─── Stored data ───

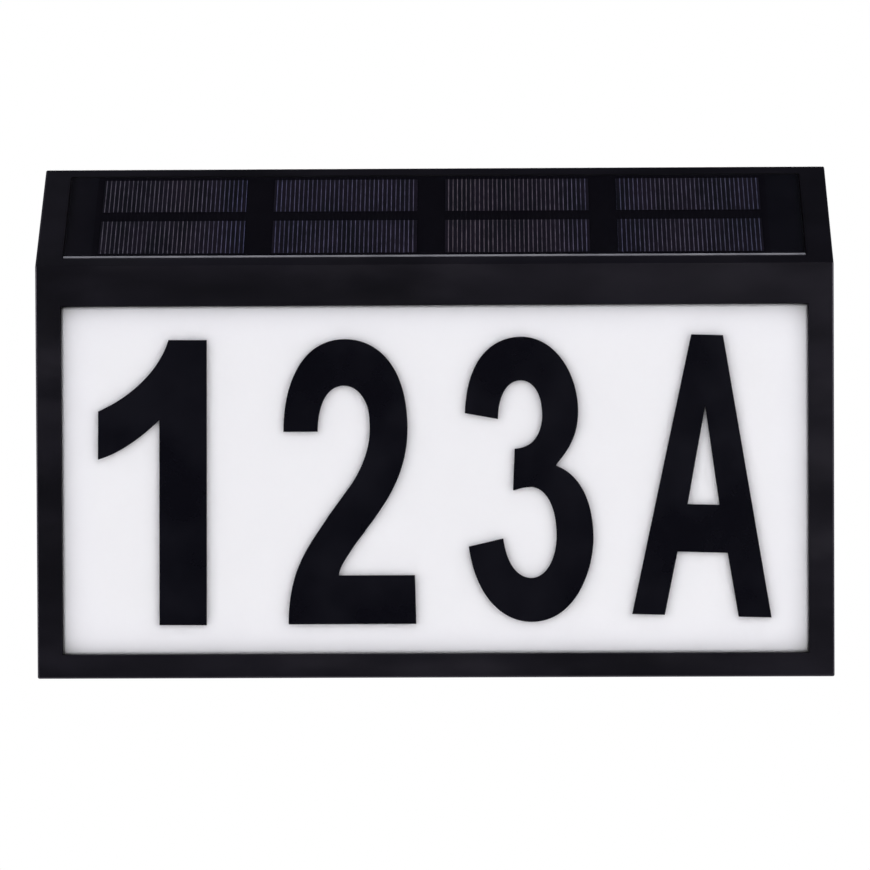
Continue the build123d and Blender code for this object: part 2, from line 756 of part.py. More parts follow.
def battery_contacts():
    """Two single contacts with tabs at the left end, and one that joins the cells at the right."""
    left = bay_x - bay_l / 2
    right = bay_x + bay_l / 2
    upper = bay_z + cell_offset_z
    lower = bay_z - cell_offset_z
    minus = contact_plate(left, 1, upper, contact_w)
    plus = contact_plate(left, 1, lower, contact_w) + along_x(left, lower, bump_r, contact_t + bump_h)
    tabs = [Pos(left - tab_l / 2 + contact_t / 2, cell_y, z) * Box(tab_l + contact_t, contact_t, tab_w)
            for z in (upper, lower)]
    join_h = 2 * cell_offset_z + contact_w
    joined = contact_plate(right, -1, bay_z, join_h) + along_x(right, upper, bump_r, -contact_t - bump_h)
    return [minus + tabs[0], plus + tabs[1], joined]


def tab_slots():
    left = bay_x - bay_l / 2
    slots = [Pos(left - bay_wall / 2, cell_y, bay_z + side * cell_offset_z)
             * Box(bay_wall * 1.5, contact_t + 2 * head_gap, tab_w + 2 * head_gap) for side in (-1, 1)]
    return slots[0] + slots[1]


def battery_springs():
    """Conical springs behind the flat end of each cell, drawn as the cone that their turns fill."""
    springs = []
    for sign in (1, -1):
        base_x = bay_x - sign * (bay_l / 2 - contact_t)
        z = bay_z + sign * cell_offset_z
        cone = Cone(spring_r, spring_tip_r, spring_h, align=(Align.CENTER, Align.CENTER, Align.MIN))
        bore = Cone(spring_r - 2 * spring_wire_r, spring_tip_r - 2 * spring_wire_r, spring_h,
                    align=(Align.CENTER, Align.CENTER, Align.MIN))
        springs.append(Pos(base_x, cell_y, z) * Rot(0, sign * 90, 0) * (cone - bore))
    return springs


def door_screw_seat():
    return door_face_y - head_sunk / 2 - small_head_h


def battery_door():
    """Lid of the bay, with ribs that hold the cells down and a finger notch."""
    door = block(bay_x, bay_z, door_l, door_w, door_face_y, door_back_y)
    door = fillet(door.edges().filter_by(Axis.Y), door_corner_r)
    rib_y = door_back_y - door_rib_h
    for side in (-1, 1):
        rib_z = bay_z + side * cell_offset_z
        door += block(bay_x, rib_z, door_rib_l, door_rib_w, door_back_y + merge, rib_y)
        x = bay_x + side * door_screw_x
        door -= post(x, bay_z, case_head_r + head_gap, wall, door_screw_seat())
        door -= post(x, bay_z, case_screw_r + head_gap, wall, door_back_y - wall)
    notch = Pos(bay_x, bay_z + door_w / 2 + hold_r / 2) * Circle(hold_r)
    return door - slab(notch, wall, door_face_y - door_t / 2)


def door_gasket():
    inner_l = bay_l + 2 * door_seal_inset
    inner_w = bay_w + 2 * door_seal_inset
    band = 2 * door_seal_w
    inner = RectangleRounded(inner_l, inner_w, door_seal_inset)
    outer = RectangleRounded(inner_l + band, inner_w + band, door_seal_inset + door_seal_w)
    return slab(Pos(bay_x, bay_z) * (outer - inner), door_back_y, door_back_y - door_seal_t)


def door_screws():
    return [screw(bay_x + side * door_screw_x, bay_z, door_screw_seat(), case_screw_r, door_screw_l,
                  case_head_r, small_head_h, 1) for side in (-1, 1)]


# ---- switch ----
def switch_stakes():
    """Two pins of the plate, melted over to hold the switch."""
    reach = (switch_ear_l + switch_l) / 4
    ears_y = switch_y - switch_ear_t
    stakes = [post(switch_x + side * reach, switch_z, stake_r, switch_y + merge, ears_y - merge)
              + post(switch_x + side * reach, switch_z, stake_head_r, ears_y, ears_y - stake_head_h)
              for side in (-1, 1)]
    return stakes[0] + stakes[1]


def switch_marks():
    """Moulded ring and bar beside the two ends of the knob's travel."""
    reach = switch_well_l / 2 - mark_inset
    floor_y = well_floor_y - mark_d
    ring = Circle(mark_r) - Circle(mark_r - mark_line)
    off = slab(Pos(switch_x - reach, switch_z) * ring, well_floor_y, floor_y)
    return off + block(switch_x + reach, switch_z, mark_line, mark_bar, well_floor_y, floor_y)


def switch_body():
    """Slide switch: a box with two fixing ears, a slot for its knob and three pins."""
    rear_y = switch_y - switch_d
    body = block(switch_x, switch_z, switch_l, switch_w, switch_y, rear_y)
    body += block(switch_x, switch_z, switch_ear_l, switch_w, switch_y, switch_y - switch_ear_t)
    reach = (switch_ear_l + switch_l) / 4
    for side in (-1, 1):
        x = switch_x + side * reach
        body -= post(x, switch_z, stake_r + stake_gap, switch_y + wall, switch_y - wall)
    slot_l = knob_l + switch_travel + 2 * knob_gap
    slot_floor_y = switch_y - knob_in - knob_gap
    body -= block(switch_x, switch_z, slot_l, knob_w + 2 * knob_gap, switch_y + wall, slot_floor_y)
    for i in (-1, 0, 1):
        body += block(switch_x + i * pin_pitch, switch_z, pin_w, pin_w, rear_y + merge, rear_y - pin_l)
    return body


def switch_knob():
    """Sliding knob, ridged across its top."""
    top = well_floor_y + knob_out
    knob = block(knob_rest_x, switch_z, knob_l, knob_w, top, switch_y - knob_in)
    knob = chamfer(knob.faces().sort_by(Axis.Y)[-1].edges(), knob_bevel)
    for i in (-1, 0, 1):
        x = knob_rest_x + i * ridge_pitch
        knob -= block(x, switch_z, ridge_w, 2 * knob_w, top + wall, top - ridge_d)
    return knob


# ---- control board ----
def pcb_holes():
    dx = pcb_l / 2 - pcb_hole_inset
    dz = pcb_w / 2 - pcb_hole_inset
    return [(pcb_x + i * dx, pcb_z + j * dz) for i in (-1, 1) for j in (-1, 1)]


def control_board():
    board = block(pcb_x, pcb_z, pcb_l, pcb_w, pcb_back_y, pcb_face_y)
    board = fillet(board.edges().filter_by(Axis.Y), pcb_corner_r)
    for x, z in pcb_holes():
        board -= post(x, z, pcb_screw_r + pcb_hole_gap, 0, pcb_face_y - merge)
    return board


def board_screws():
    return [screw(x, z, pcb_face_y, pcb_screw_r, pcb_screw_l, pcb_head_r, pcb_head_h, -1)
            for x, z in pcb_holes()]


def plug_spots():
    """Middle of each plug and whether its wires run along X: solar, lights, batteries, switch."""
    right = pcb_x + pcb_l / 2
    left = pcb_x - pcb_l / 2
    top = pcb_z + pcb_w / 2
    low = pcb_z - pcb_w / 2
    return {
        "solar": (pcb_x, top - plug_l / 2, False),
        "lights": (left + plug_l / 2, pcb_z + lights_plug_up, True),
        "batteries": (pcb_x - batteries_plug_left, low + plug_l / 2, False),
        "switch": (right - plug_l / 2, pcb_z - switch_plug_down, True),
    }


def board_connectors():
    plugs = []
    for x, z, level in plug_spots().values():
        length = plug_l if level else plug_w
        height = plug_w if level else plug_l
        plug = block(x, z, length, height, pcb_face_y, pcb_face_y - plug_h)
        plugs.append(chamfer(plug.faces().sort_by(Axis.Y)[0].edges(), plug_bevel))
    return plugs


def control_chip():
    """Small charge controller: a bevelled body with four legs a side."""
    x = pcb_x + chip_spot[0]
    z = pcb_z + chip_spot[1]
    body = block(x, z, chip_l, chip_w, pcb_face_y - chip_lift, pcb_face_y - chip_h)
    body = chamfer(body.faces().sort_by(Axis.Y)[0].edges(), chip_bevel)
    for i in range(4):
        leg_x = x + (i - 1.5) * leg_pitch
        body += block(leg_x, z, leg_w, chip_w + 2 * leg_out, pcb_face_y, pcb_face_y - 2 * chip_lift)
    return body


def charge_coil():
    """Round choke between two flat flanges."""
    x = pcb_x + coil_spot[0]
    z = pcb_z + coil_spot[1]
    end_y = pcb_face_y - coil_h
    core = post(x, z, coil_core_r, pcb_face_y - merge, end_y + merge)
    near = post(x, z, coil_r, pcb_face_y, pcb_face_y - coil_flange)
    far = post(x, z, coil_r, end_y + coil_flange, end_y)
    return near + core + far


def storage_capacitor():
    x = pcb_x + capacitor_spot[0]
    z = pcb_z + capacitor_spot[1]
    can = post(x, z, capacitor_r, pcb_face_y, pcb_face_y - capacitor_h)
    return fillet(can.edges().filter_by(GeomType.CIRCLE).sort_by(Axis.Y)[0], capacitor_edge_r)


# ---- leads ----
def solar_lead():
    x, z, _ = plug_spots()["solar"]
    start = deck_point(0, 0, foam_top - terminal_h)
    knee = deck_point(0, 0, foam_top - terminal_h - solar_lead_out)
    end_z = z + plug_l / 2
    points = [tuple(start), tuple(knee), (x, plug_y, end_z + plug_lead_out), (x, plug_y, end_z)]
    return lead(points, (1, 0, 0))


def led_lead():
    x, z, _ = plug_spots()["lights"]
    end_x = x - plug_l / 2
    points = [(feed_x, tray_floor_y, upper_strip_z), (feed_x, plug_y - light_lead_rise, upper_strip_z),
              (end_x - plug_lead_out, plug_y, z), (end_x, plug_y, z)]
    return lead(points, (0, 0, 1))


def led_link():
    drop_y = tray_back_y + link_room
    points = [(link_x, tray_floor_y, upper_strip_z), (link_x, drop_y, upper_strip_z),
              (link_x, drop_y, lower_strip_z), (link_x, tray_floor_y, lower_strip_z)]
    return lead(points, (1, 0, 0))


def battery_lead():
    """Two wires from the contact tabs round the end of the bay to their plug."""
    x, z, _ = plug_spots()["batteries"]
    end_z = z - plug_l / 2
    tab_x = bay_x - bay_l / 2 - tab_l
    routes = []
    for side in (1, -1):
        tab_z = bay_z + side * cell_offset_z
        outer = (1 - side) / 2 * lead_spread
        out_x = tab_x - bay_lead_out - outer
        turn_z = bay_z + bay_w / 2 + plug_w + outer
        pin_x = x + side * wire_step
        routes.append([(tab_x, cell_y, tab_z), (out_x, cell_y, tab_z), (out_x, cell_y, turn_z),
                       (pin_x, plug_y, end_z - bay_lead_out + outer / 2), (pin_x, plug_y, end_z)])
    return [wire(route) for route in routes]


def switch_lead():
    """Two wires from the side of the switch's pins up to their plug."""
    x, z, _ = plug_spots()["switch"]
    end_x = x + plug_l / 2
    pin_y = switch_y - switch_d - pin_l / 2
    routes = []
    for i in (0, 1):
        start_x = switch_x + (i - 1) * pin_pitch
        pin_z = z + (2 * i - 1) * wire_step
        turn_z = z - switch_lead_rise + (2 * i - 1) * lead_spread / 2
        routes.append([(start_x, pin_y, switch_z + pin_w / 2), (start_x, pin_y, turn_z),
                       (end_x + switch_lead_rise, plug_y, pin_z), (end_x, plug_y, pin_z)])
    return [wire(route) for route in routes]


def main():
    os.makedirs("parts", exist_ok=True)
    save("front_housing", front_housing())
    save("diffuser_panel", diffuser_panel())
    save("digit_1", character(one_outline(), 0, digit_1_in, digit_1_up, digit_1_tilt))
    save("digit_2", character(two_outline(), 1, digit_2_in, digit_2_up, 0))
    save("digit_3", character(three_outline(), 2, digit_3_in, digit_3_up, 0))
    save("letter_a", character(letter_a_outline(), 3, letter_a_in, letter_a_up, letter_a_tilt))
    save("solar_adhesive", *solar_adhesive())
    save("solar_backsheet", solar_backsheet())
    save("solar_cells", *solar_cells())
    save("solar_cover", solar_cover())
    save("solar_terminals", *solar_terminals())
    save("reflector_tray", reflector_tray())
    save("tray_screws", *tray_screws())
    save("led_board_upper", led_board(upper_strip_z))
    save("led_board_lower", led_board(lower_strip_z))
    save("led_chips_upper", *led_chips(upper_strip_z))
    save("led_chips_lower", *led_chips(lower_strip_z))
    save("back_cover", back_cover())
    save("back_gasket", back_gasket())
    save("case_screws", *case_screws())
    save("battery_cell_1", battery_cell(1))
    save("battery_cell_2", battery_cell(-1))
    save("battery_contacts", *battery_contacts())
    save("battery_springs", *battery_springs())
    save("battery_door", battery_door())
    save("door_gasket", door_gasket())
    save("door_screws", *door_screws())
    save("switch_body", switch_body())
    save("switch_knob", switch_knob())
    save("control_board", control_board())
    save("board_screws", *board_screws())
    save("board_connectors", *board_connectors())
    save("control_chip", control_chip())
    save("charge_coil", charge_coil())
    save("storage_capacitor", storage_capacitor())
    save("solar_lead", *solar_lead())
    save("led_lead", *led_lead())
    save("led_link", *led_link())
    save("battery_lead", *battery_lead())
    save("switch_lead", *switch_lead())


main()
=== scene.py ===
# %% [markdown]
# # A solar house number sign, dressed in Blender
# The sign is a black moulded box that hangs on a wall. An opal panel fills most of its front and
# glows at night behind four black stick-on characters, and a long solar module lies on its leaning
# top. Its shape is already exact, because it was built as solids and packed. What is left for this
# lesson is the looks: what each surface is made of, how it was made, and how light meets it.

# %% Load the solids
import json
import math

import bmesh
import bpy
from mathutils import Matrix, Vector


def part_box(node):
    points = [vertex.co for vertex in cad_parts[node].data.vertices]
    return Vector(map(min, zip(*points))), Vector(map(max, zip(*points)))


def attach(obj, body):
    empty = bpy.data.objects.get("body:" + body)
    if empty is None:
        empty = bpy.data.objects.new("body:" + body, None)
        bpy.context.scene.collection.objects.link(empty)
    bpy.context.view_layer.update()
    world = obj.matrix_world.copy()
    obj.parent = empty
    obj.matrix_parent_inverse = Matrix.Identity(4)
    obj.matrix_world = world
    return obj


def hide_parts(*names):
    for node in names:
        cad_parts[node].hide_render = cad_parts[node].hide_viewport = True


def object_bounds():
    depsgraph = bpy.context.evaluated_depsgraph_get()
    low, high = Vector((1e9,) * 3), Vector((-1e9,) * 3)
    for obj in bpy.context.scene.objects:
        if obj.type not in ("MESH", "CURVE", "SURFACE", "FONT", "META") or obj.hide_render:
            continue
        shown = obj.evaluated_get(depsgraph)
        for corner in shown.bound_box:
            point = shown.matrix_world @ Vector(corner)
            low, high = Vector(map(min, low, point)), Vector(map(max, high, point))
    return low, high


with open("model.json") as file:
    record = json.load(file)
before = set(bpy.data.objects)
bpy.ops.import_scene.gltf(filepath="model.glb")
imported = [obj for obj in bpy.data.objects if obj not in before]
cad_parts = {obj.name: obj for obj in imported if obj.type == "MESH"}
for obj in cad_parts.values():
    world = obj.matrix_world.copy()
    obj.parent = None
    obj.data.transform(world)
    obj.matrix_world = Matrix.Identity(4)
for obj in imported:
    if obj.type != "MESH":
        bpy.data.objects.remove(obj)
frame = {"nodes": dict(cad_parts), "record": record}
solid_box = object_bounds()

print("box in mm:", [round((high - low) * 1000, 1) for low, high in zip(*solid_box)])

# %% [markdown]
# ## Sizes the patterns need
# A pattern looks right only at its real scale, so every one below is given in millimetres. The
# solids arrive in metres, with +X to the right, +Z up and the lit front facing -Y. Where a pattern has
# to meet a piece, such as the row of cells, the piece's place is read from the solids.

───

- Aim
Across the material above, how many lines include the string "before"? Only the number is wanted.

- The reply
2